Checking it out, I found it's the chord on the flattened 6th of the key in which the tune is played. So, if you are playing in C, the flattened 6th would be the chord of Ab. If you're playing in F, it would be the chord of Db:
And so on.

The flattened 6th is a chord that rarely appears in our music but, whenever it pops up, it creates a special effect.

I discussed this with my friend Ralph Hunt and he told me that among banjo players such as himself it is known as the 'Nowhere Chord'. That sounded really interesting. Did it mean the chord that led nowhere? Did it mean the chord that seemed to come from nowhere? Unfortunately the explanation was much more mundane: it came from the tune 'Out of Nowhere', in which the chord plays a prominent part.

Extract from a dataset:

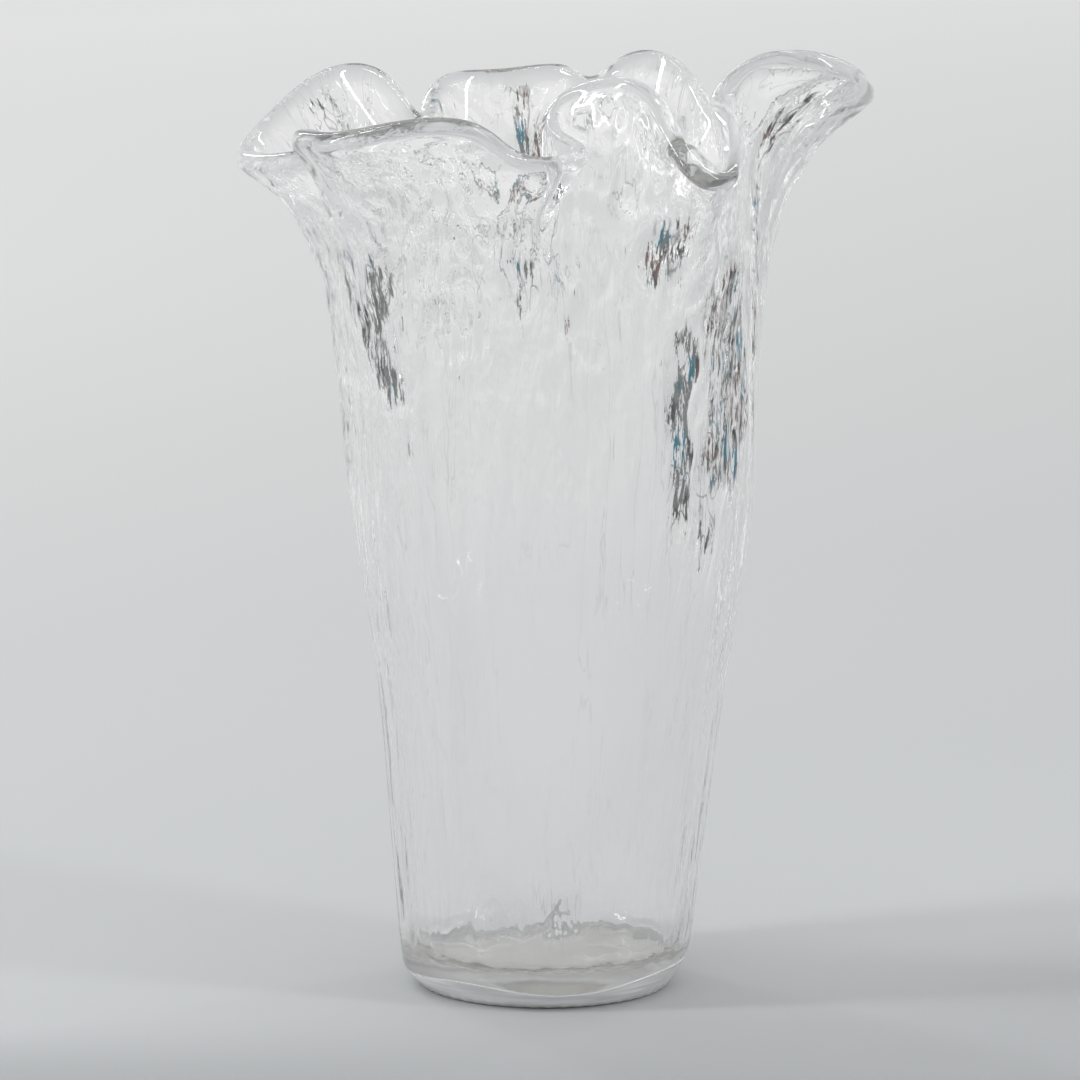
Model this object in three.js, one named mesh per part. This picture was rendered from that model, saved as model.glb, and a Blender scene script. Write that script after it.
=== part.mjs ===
// Clear art glass vase, blown and hot-worked as one piece of glass: a thick flat base, a tapering
// body and a freely ruffled rim with a rounded, fire-polished lip.
// Millimetres, +Z up. The origin is the middle of the flat underside, and -Y is the front.
import * as THREE from "three";

// Base
const restRadius = 38.5; // the flat face that the vase stands on
const bevelHeight = 6.2; // steep bevel between that face and the edge of the heel
const bevelRadius = 43.2; // outside of the glass at that edge
const heelHeight = 9.4; // above the edge, the heel is eased into the wall up to here
const heelRadius = 44.6; // outside of the wall there
const floorThickness = 11; // solid glass under the inside
const floorCorner = 9; // radius where the floor turns up into the wall

// Body: two cones with a soft step between them, measured on the outside
const waistHeight = 99; // top of the lower cone, above the table
const waistRadius = 53.9;
const shoulderRise = 51; // from the waist to the foot of the upper cone
const shoulderRadius = 61.4;
const neckRise = 36; // from the shoulder to the neck, where the ruffles begin
const neckRadius = 63.4;
const wallThickness = 4.2;

// What the hand left in it
const lean = 1.2; // the neck stands this far to the right of the base
const bow = 1.7; // and the middle of the body stands this far to the right of both
const bowEase = 1.5; // higher sets the bow further up the body

// Rim
const widestReach = 37; // the lip of the widest lobe stands out this far from the neck
const tallestRise = 104; // and that of the tallest one rises this far above it
const lipThickness = 6.8; // across the rounded lip
const lipRun = 16; // the wall thickens to the lip over this length
const ruffleSlope = 0.3; // share of its reach that a ruffle takes on evenly from the neck up
const ruffleEase = 4; // higher turns it out by the rest later and more sharply
const driftEase = 3; // the same for the way the columns turn towards the lobes
const rollEase = 2.4; // a rolled part is highest at about three quarters of its way to the lip
// Middle line of the lip, anticlockwise from the right as seen from above: the turn in degrees,
// and the reach and the rise there as shares of the two above. Where the glass rolls over
// outwards, roll says how far it rises above the straight way to the lip, as a share of the rise.
const ruffles = [
  { turn: 0, reach: 0.95, rise: 0.88 }, // lobe on the right, drawn out to a point
  { turn: 14, reach: 0.89, rise: 0.88 },
  { turn: 27, reach: 0.62, rise: 0.83 },
  { turn: 40, reach: 0.24, rise: 0.72 },
  { turn: 51, reach: 0.3, rise: 0.82 }, // narrow lobe at the back right
  { turn: 62, reach: 0.43, rise: 0.9 },
  { turn: 70, reach: 0.41, rise: 0.9 },
  { turn: 78, reach: 0.11, rise: 0.82 },
  { turn: 86, reach: 0.27, rise: 0.86 }, // broad lobe at the back
  { turn: 100, reach: 0.43, rise: 0.84 },
  { turn: 116, reach: 0.38, rise: 0.83 },
  { turn: 129, reach: 0.08, rise: 0.72 },
  { turn: 138, reach: 0.32, rise: 0.88 }, // tall lobe at the back left, sloping down to a point
  { turn: 148, reach: 0.51, rise: 0.88 },
  { turn: 167, reach: 0.73, rise: 0.76 },
  { turn: 182, reach: 0.84, rise: 0.69 },
  { turn: 196, reach: 0.62, rise: 0.7 },
  { turn: 207, reach: 0.43, rise: 0.74 },
  { turn: 213, reach: 0.57, rise: 0.79 }, // broad lobe at the front left
  { turn: 218, reach: 0.89, rise: 0.81 },
  { turn: 230, reach: 1, rise: 0.82 },
  { turn: 245, reach: 0.84, rise: 0.87 },
  { turn: 253, reach: 0.72, rise: 0.87 },
  { turn: 257, reach: 0.62, rise: 0.84 },
  { turn: 260.7, reach: 0.47, rise: 0.78 }, // low front fold, beside the tall lobe
  { turn: 265.1, reach: 0.4, rise: 0.75 },
  { turn: 270.4, reach: 0.38, rise: 0.75 },
  { turn: 276.5, reach: 0.32, rise: 0.76 },
  { turn: 278, reach: 0.19, rise: 0.78 },
  { turn: 273.9, reach: 0, rise: 0.8 },
  { turn: 269.7, reach: -0.18, rise: 0.83 },
  { turn: 270.7, reach: -0.29, rise: 0.87 },
  { turn: 276.5, reach: -0.36, rise: 0.91 },
  { turn: 282.5, reach: -0.27, rise: 0.94 },
  { turn: 288.3, reach: -0.06, rise: 0.96 }, // tall lobe at the front
  { turn: 292.6, reach: 0.16, rise: 0.96 },
  { turn: 296.1, reach: 0.33, rise: 0.91 },
  { turn: 297.3, reach: 0.47, rise: 0.84, roll: 0.02 },
  { turn: 297.7, reach: 0.63, rise: 0.78, roll: 0.12 },
  { turn: 298.5, reach: 0.8, rise: 0.74, roll: 0.22 }, // low curl at the front right, rolled out
  { turn: 300.7, reach: 0.89, rise: 0.71, roll: 0.16 },
  { turn: 305.1, reach: 0.82, rise: 0.72, roll: 0.08 },
  { turn: 310.5, reach: 0.62, rise: 0.75, roll: 0.03 },
  { turn: 319.1, reach: 0.28, rise: 0.83 },
  { turn: 333, reach: -0.11, rise: 0.88 },
  { turn: 340, reach: 0.11, rise: 0.98 }, // upper edge of the lobe on the right
  { turn: 344, reach: 0.54, rise: 1 },
  { turn: 351, reach: 0.84, rise: 0.95 },
];

// Facets
const columns = 104; // around the vase
const bodyRows = 10; // up the outside of the body, and again down its inside
const ruffleRows = 13; // up the ruffles
const lipRows = 6; // over the lip
const cornerRows = 4; // round the corner of the floor
const normalSpan = 2; // columns to each side that give the direction of the wall

const neckHeight = waistHeight + shoulderRise + neckRise;
const neckMiddle = neckRadius - wallThickness / 2; // radius of the middle of the glass at the neck
const fullTurn = 2 * Math.PI;
const { lerp, smoothstep, degToRad } = THREE.MathUtils;

function onCircle(turn, radius, height) {
  return new THREE.Vector3(radius * Math.cos(turn), radius * Math.sin(turn), height);
}

// One ring of points round the vase, one for each column.
function ring(pointAt) {
  return Array.from({ length: columns }, (unused, column) => pointAt(column));
}

// Middle line of the lip, with its points evenly spaced along its length.
const lipLine = new THREE.CatmullRomCurve3(
  ruffles.map(({ turn, reach, rise }) => {
    const radius = neckMiddle + widestReach * reach;
    return onCircle(degToRad(turn), radius, neckHeight + tallestRise * rise);
  }),
  true,
  "centripetal",
);
const lipPoints = lipLine.getSpacedPoints(columns);

// How far the glass of each column rises above its lip before it rolls over.
const rolls = ring((column) => {
  const place = lipLine.getUtoTmapping(column / columns) * ruffles.length;
  const before = Math.floor(place);
  const [start, end] = [before, before + 1].map((row) => ruffles[row % ruffles.length].roll ?? 0);
  return tallestRise * lerp(start, end, smoothstep(place, before, before + 1));
});

// The columns stand evenly round the body, turned so that they drift least on their way to the lip.
const drifts = ring((column) => {
  const { x, y } = lipPoints[column];
  const drift = Math.atan2(y, x) - (fullTurn * column) / columns;
  return drift - fullTurn * Math.round(drift / fullTurn);
});
const startTurn = drifts.reduce((sum, drift) => sum + drift) / columns;
const bodyTurns = drifts.map((drift, column) => startTurn + (fullTurn * column) / columns);

// Outside radius of the body at a height above the table.
function bodyRadius(height) {
  const lower = lerp(heelRadius, waistRadius, (height - heelHeight) / (waistHeight - heelHeight));
  const shoulderHeight = waistHeight + shoulderRise;
  const upper = lerp(shoulderRadius, neckRadius, (height - shoulderHeight) / neckRise);
  return lerp(lower, upper, smoothstep(height, waistHeight, shoulderHeight));
}

// A point in the body at a height, and at a depth into the wall from its outside.
function bodyPoint(column, height, depth) {
  const point = onCircle(bodyTurns[column], bodyRadius(height) - depth, height);
  const climb = height / neckHeight;
  point.x += lean * climb + bow * Math.sin(Math.PI * climb ** bowEase);
  return point;
}

// The middle of the glass in the ruffles, as rings from the neck up to the lip.
const ruffleRings = Array.from({ length: ruffleRows + 1 }, (unused, row) => {
  const climb = row / ruffleRows;
  return ring((column) => {
    const { x, y, z } = lipPoints[column];
    const turn = bodyTurns[column] + (drifts[column] - startTurn) * climb ** driftEase;
    const flare = lerp(climb ** ruffleEase, climb, ruffleSlope);
    const radius = lerp(neckMiddle, Math.hypot(x, y), flare);
    const hump = rolls[column] * Math.sin(Math.PI * climb ** rollEase);
    const point = onCircle(turn, radius, lerp(neckHeight, z, climb) + hump);
    point.x += lean;
    return point;
  });
});

// A point of the ruffles at an angle across the glass: 0 is its outside and half a turn its inside.
function rufflePoint(row, column, angle) {
  const here = ruffleRings[row];
  const above = ruffleRings[Math.min(row + 1, ruffleRows)];
  const below = ruffleRings[Math.max(row - 1, 0)];
  const along = above[column].clone().sub(below[column]).normalize();
  const ahead = here[(column + normalSpan) % columns];
  const behind = here[(column + columns - normalSpan) % columns];
  const around = ahead.clone().sub(behind);
  const outward = around.clone().cross(along).normalize();
  const beyondLip = outward.clone().cross(around).normalize();
  const toLip = here[column].distanceTo(ruffleRings[ruffleRows][column]);
  const thickness = lerp(lipThickness, wallThickness, smoothstep(toLip, 0, lipRun));
  return here[column]
    .clone()
    .addScaledVector(outward, (thickness / 2) * Math.cos(angle))
    .addScaledVector(beyondLip, (thickness / 2) * Math.sin(angle));
}

// All rings in order: up the outside, over the lip, and down the inside to the floor.
const rings = [];
rings.push(ring((column) => onCircle(bodyTurns[column], restRadius, 0)));
rings.push(ring((column) => onCircle(bodyTurns[column], bevelRadius, bevelHeight)));
for (let row = 0; row < bodyRows; row++) {
  const height = lerp(heelHeight, neckHeight, row / bodyRows);
  rings.push(ring((column) => bodyPoint(column, height, 0)));
}
for (let row = 0; row < ruffleRows; row++) {
  rings.push(ring((column) => rufflePoint(row, column, 0)));
}
for (let row = 0; row <= lipRows; row++) {
  const angle = (Math.PI * row) / lipRows;
  rings.push(ring((column) => rufflePoint(ruffleRows, column, angle)));
}
for (let row = ruffleRows - 1; row >= 0; row--) {
  rings.push(ring((column) => rufflePoint(row, column, Math.PI)));
}
const cornerTop = floorThickness + floorCorner;
for (let row = bodyRows - 1; row >= 0; row--) {
  const height = lerp(cornerTop, neckHeight, row / bodyRows);
  rings.push(ring((column) => bodyPoint(column, height, wallThickness)));
}
for (let row = 1; row <= cornerRows; row++) {
  const angle = (Math.PI / 2) * (row / cornerRows);
  const inset = wallThickness + floorCorner * (1 - Math.cos(angle));
  const sunk = floorCorner * Math.sin(angle);
  rings.push(
    ring((column) => bodyPoint(column, cornerTop, inset).add(new THREE.Vector3(0, 0, -sunk))),
  );
}

// Joins the rings into one closed skin, with a fan of facets on each end.
function loft(skinRings, startCentre, endCentre) {
  const points = [startCentre, ...skinRings.flat(), endCentre];
  const last = points.length - 1;
  const facets = [];
  for (let column = 0; column < columns; column++) {
    const next = (column + 1) % columns;
    facets.push(0, 1 + next, 1 + column);
    for (let row = 1; row < skinRings.length; row++) {
      const lower = 1 + (row - 1) * columns;
      const upper = lower + columns;
      facets.push(lower + column, lower + next, upper + next);
      facets.push(lower + column, upper + next, upper + column);
    }
    facets.push(last, last - columns + column, last - columns + next);
  }
  const skin = new THREE.BufferGeometry().setFromPoints(points);
  skin.setIndex(facets);
  skin.computeVertexNormals();
  return skin;
}

// Clear glass: the lip and the base look a little greyer only because they are thicker.
const clearGlass = new THREE.MeshStandardMaterial({
  color: 0xe9eceb,
  roughness: 0.05,
  metalness: 0,
  transparent: true,
  opacity: 0.35,
});

const underside = new THREE.Vector3(0, 0, 0);
const floorCentre = new THREE.Vector3(0, 0, floorThickness);
const vaseBody = new THREE.Mesh(loft(rings, underside, floorCentre), clearGlass);
vaseBody.name = "vase_body";

const vase = new THREE.Group();
vase.add(vaseBody);

export default vase;
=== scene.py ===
import math

import bpy
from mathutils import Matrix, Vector, kdtree, noise


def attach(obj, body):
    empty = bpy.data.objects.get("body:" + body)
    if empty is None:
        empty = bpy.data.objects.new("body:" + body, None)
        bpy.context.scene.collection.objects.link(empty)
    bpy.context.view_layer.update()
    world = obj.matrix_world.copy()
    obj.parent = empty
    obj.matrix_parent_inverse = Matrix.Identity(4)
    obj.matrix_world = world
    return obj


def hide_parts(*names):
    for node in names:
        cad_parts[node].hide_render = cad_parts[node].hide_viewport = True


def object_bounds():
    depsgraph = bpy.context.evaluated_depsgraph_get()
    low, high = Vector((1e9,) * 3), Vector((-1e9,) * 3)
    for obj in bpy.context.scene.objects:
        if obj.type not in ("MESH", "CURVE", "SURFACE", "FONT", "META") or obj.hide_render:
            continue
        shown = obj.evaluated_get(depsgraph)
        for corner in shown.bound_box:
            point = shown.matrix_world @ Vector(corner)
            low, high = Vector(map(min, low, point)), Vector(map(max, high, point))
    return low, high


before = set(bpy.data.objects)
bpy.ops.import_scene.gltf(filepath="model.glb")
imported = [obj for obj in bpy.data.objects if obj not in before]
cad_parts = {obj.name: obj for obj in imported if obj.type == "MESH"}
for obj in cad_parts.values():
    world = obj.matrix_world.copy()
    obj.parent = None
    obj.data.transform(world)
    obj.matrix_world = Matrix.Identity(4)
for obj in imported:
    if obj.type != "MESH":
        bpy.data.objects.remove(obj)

# Clear art glass vase: one thick piece of blown glass, bark-like outside, with a ruffled rim.
# Everything is in metres in the CAD frame: +Z up, -Y towards the camera.

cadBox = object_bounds()  # before anything is added, this is the CAD model's box
mm = 0.001
noiseMiddle = 0.5  # what a noise node gives on average
spotEdge = (0.5, 1.5)  # a spot round the vase is whole up to 0.5 of its half width, and gone at 1.5


def fromHex(code):
    # sRGB hex to the linear colour that a socket takes
    channels = [int(code[i:i + 2], 16) / 255 for i in (1, 3, 5)]
    linear = [c / 12.92 if c <= 0.04045 else ((c + 0.055) / 1.055) ** 2.4 for c in channels]
    return (*linear, 1)


def addNode(tree, kind, inputs=(), stops=(), **settings):
    # inputs pairs a socket's name or number with a value, or with the node or socket that feeds it,
    # and stops are a colour ramp's places and hex colours
    node = tree.nodes.new("ShaderNode" + kind)
    for name, value in settings.items():
        setattr(node, name, value)
    for socket, source in inputs:
        if isinstance(source, bpy.types.Node):
            source = source.outputs[0]
        if isinstance(source, bpy.types.NodeSocket):
            tree.links.new(source, node.inputs[socket])
        else:
            node.inputs[socket].default_value = source
    for index, (position, code) in enumerate(stops):
        elements = node.color_ramp.elements  # a new ramp has two
        stop = elements[index] if index < 2 else elements.new(position)
        stop.position = position
        stop.color = fromHex(code)
    return node


def emptyTree(block):
    # the node tree of a new material or world
    block.use_nodes = True
    block.node_tree.nodes.clear()
    return block.node_tree


def smoothStep(value, low, high):
    share = min(max((value - low) / (high - low), 0), 1)
    return share * share * (3 - 2 * share)


def degreesApart(turn, other):
    return abs((turn - other + 180) % 360 - 180)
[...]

The led us to wonder what other tunes we could think of in which the listeners are hit at some point with the chord on the flattened 6th. In five minutes we came up with these:

Bye Bye Blues (on the word 'blues': you can hear it, can't you?)
Come Back Sweet Papa (very emphatically in the Verse)
I Never Knew What a Girl Could Do (both in the verse and in the main theme)
Love Songs of the Nile
Oriental Strut (in the main theme)
Oh, You Beautiful Doll
Marie (30th bar)
Mama's Gone, Goodbye (Mama's gone, Mama's gone goodbye)
My Melancholy Baby (in the second half of each of the first two bars):
San (it makes the Chorus truly distinctive)
Sorry (bars 3 & 4, for example)
Golden Leaf Strut (bars 25 and 26)

Henry Kiel reminds me that four more are:
Alabama Jubilee (in both Verse and Chorus)
Angry
Black and Blue (Middle Eight)
Dancing With Tears in My Eyes
But no doubt you will tell me there are more......

And while we're on the subject of these strange named chords, did you know there is one called 'The Clapham Junction Chord'? I learned about it from The Oxford Companion to Music. It is the chord of the 7th diminished. For example, in the key of C, it would contain B, D, F, and Ab.

Why Clapham Junction? Because that is a railway station in South London from which routes branch off in many directions. In the same way, when you play this chord, you can modulate into any one of several different chords to follow it.